Training (205-2): Training completion records must be maintained in an LMS or HR system that can produce a training completion report by employee category and geography. Training content must specifically address anti-corruption — not just general ethics. Include realistic scenario-based content. Annual refresher training for all in-scope staff.
Incident recording (205-3): All corruption allegations must be investigated and the outcome documented. The incident register must track: allegation type, investigation date, conclusion (substantiated/unsubstantiated), action taken, and case status. 'Substantiated' = the investigation found sufficient evidence to confirm the allegation — not all allegations.
Frequently asked questions
Do we include corruption incidents involving our suppliers in GRI 205-3?
GRI 205-3 covers confirmed incidents involving the organisation — its employees, governance body members, and agents acting on its behalf. Corruption incidents at supplier companies that are independent entities are not typically included in 205-3. Supplier corruption incidents may be relevant to GRI 414 (Supplier Social Assessment) or ESRS S2 if they constitute adverse human rights or governance impacts in the value chain.
How do we handle ongoing criminal investigations in GRI 205-3?
Disclose the number of confirmed incidents and note that some are subject to ongoing legal proceedings. Do not provide case-specific details for matters sub judice. The existence of ongoing investigations is itself a disclosure — stating zero confirmed incidents when investigations are ongoing is misleading. Legal review is essential before publishing any 205-3 narrative involving active proceedings.
What percentage of anti-corruption training coverage is considered adequate?

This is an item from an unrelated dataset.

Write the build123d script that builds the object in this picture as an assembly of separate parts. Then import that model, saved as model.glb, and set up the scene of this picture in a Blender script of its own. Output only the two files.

No minimum percentage is prescribed by GRI or ESRS. Best practice targets 100% of employees in roles with external financial authority (procurement, sales, government affairs, M&A) and 100% of all management-level employees. 100% of all employees is aspirational for large organisations but increasingly expected. Partial coverage below 80% without clear justification will attract assurer and investor scrutiny.